Retrieval Augmented Generation (RAG) systems are arguably the simplest and most powerful tool in agent-based AI.
Although they are widely implemented and used in production, their performance in terms of relevance, groundedness, and truthfulness is rarely assessed once they are in use.
In this workshop, you will learn a set of practical evaluation techniques for RAG systems, ranging from baseline offline metrics to reference-free evaluation for cases where ‘the truth’ is not known in advance, and finally production monitoring and A/B testing.
We will start with a simple RAG system and evaluate it using methods such as Haystack, covering toolsets such as RAGAS and concepts such as the RAG Triad.
We will then progress to evaluating with synthetic datasets. You will learn how to generate synthetic question/answer sets using LLM calls, and how to evaluate them with the help of rankers, as well as how to evaluate different embedding models and set cut-off parameters.
Next, we will evaluate the generation part of RAG. You will learn how to set up and use LLM judge methods.
Finally, we will explore data structures that enable the constant monitoring and A/B testing of production systems.
Learning outcomes: By the end, you will be able to:
- Diagnose RAG performance in terms of relevance, groundedness and truthfulness
- Build an evaluation harness for a simple RAG pipeline
- Use common toolkits (e.g. Haystack, RAGAS) and concepts (e.g. the RAG triad) to measure and debug failures.
- Create and evaluate synthetic datasets (question/answer pairs and hard negatives) when labelled data is scarce.
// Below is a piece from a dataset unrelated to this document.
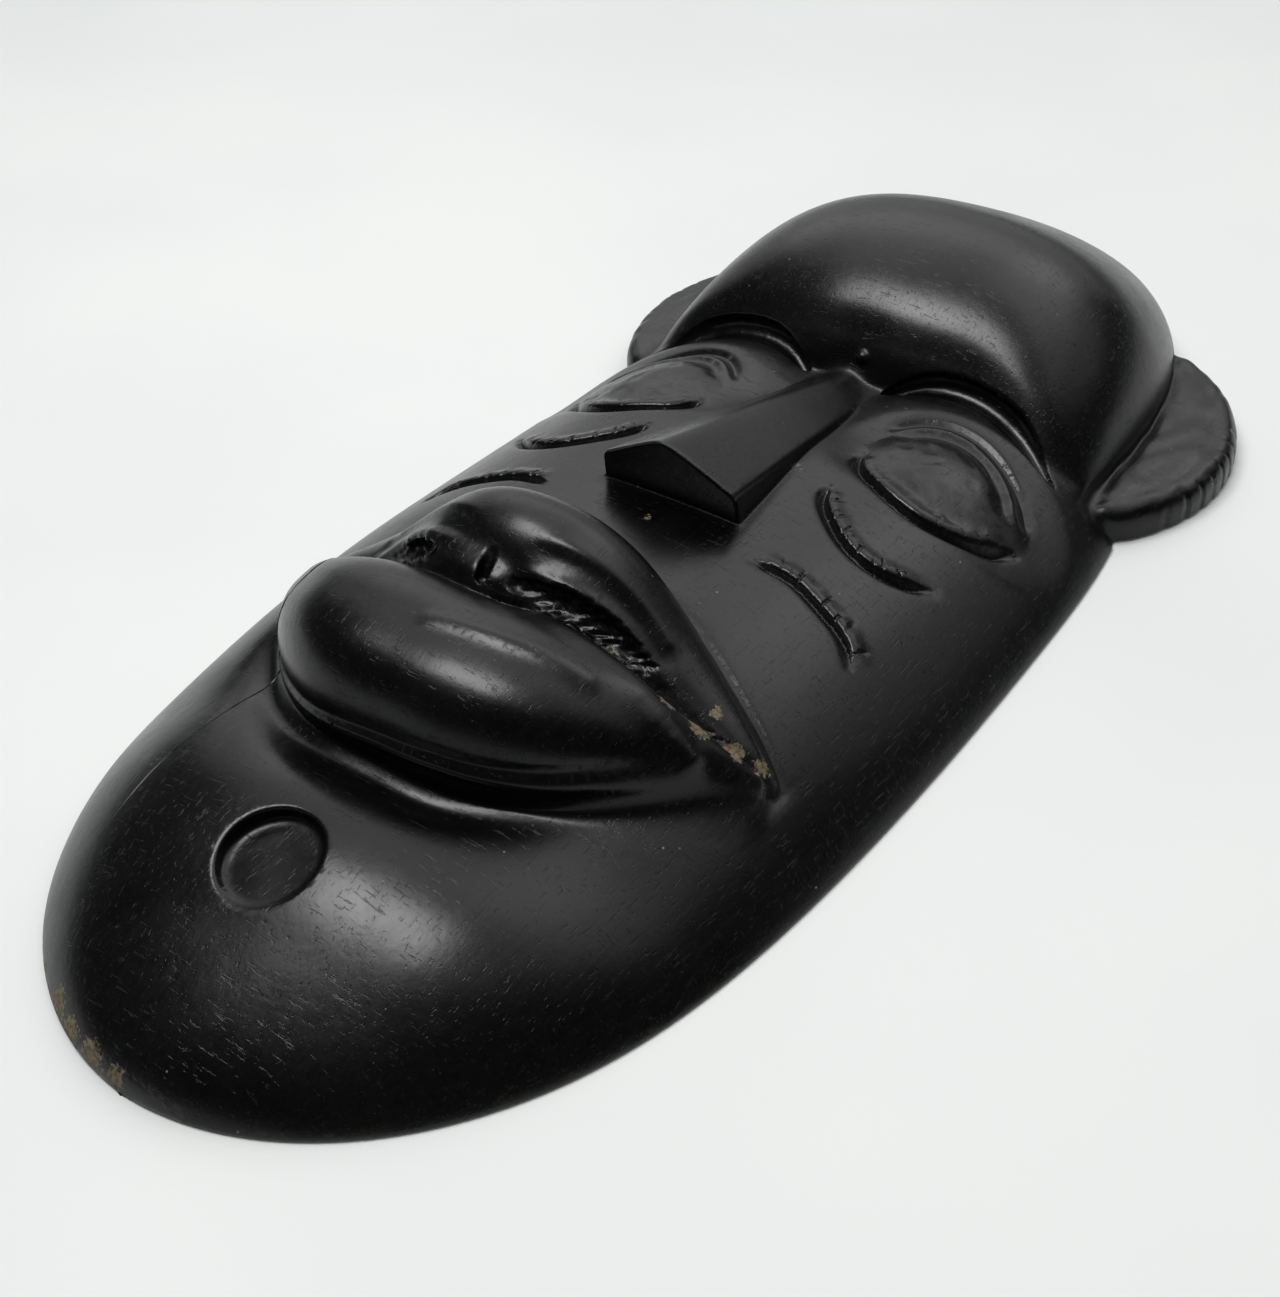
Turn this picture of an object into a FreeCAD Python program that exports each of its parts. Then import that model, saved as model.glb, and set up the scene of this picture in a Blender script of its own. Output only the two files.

- compare embedding models, tune retrieval cutoffs and evaluate ranking choices Evaluate the generation step using LLM-as-judge methods (with guardrails for bias and consistency). Design data structures and workflows for continuous monitoring, regression testing and A/B experimentation in production.
Training objectives:
- Introduction to RAG
- Simple RAG evaluation techniques
- Synthetic dataset creation and evaluation
- How to set up LLM-as-a-judge
- Constant evaluation of RAG systems in production
Training prerequisites:
- A linux or mac laptop with Elixir and Postgres installed.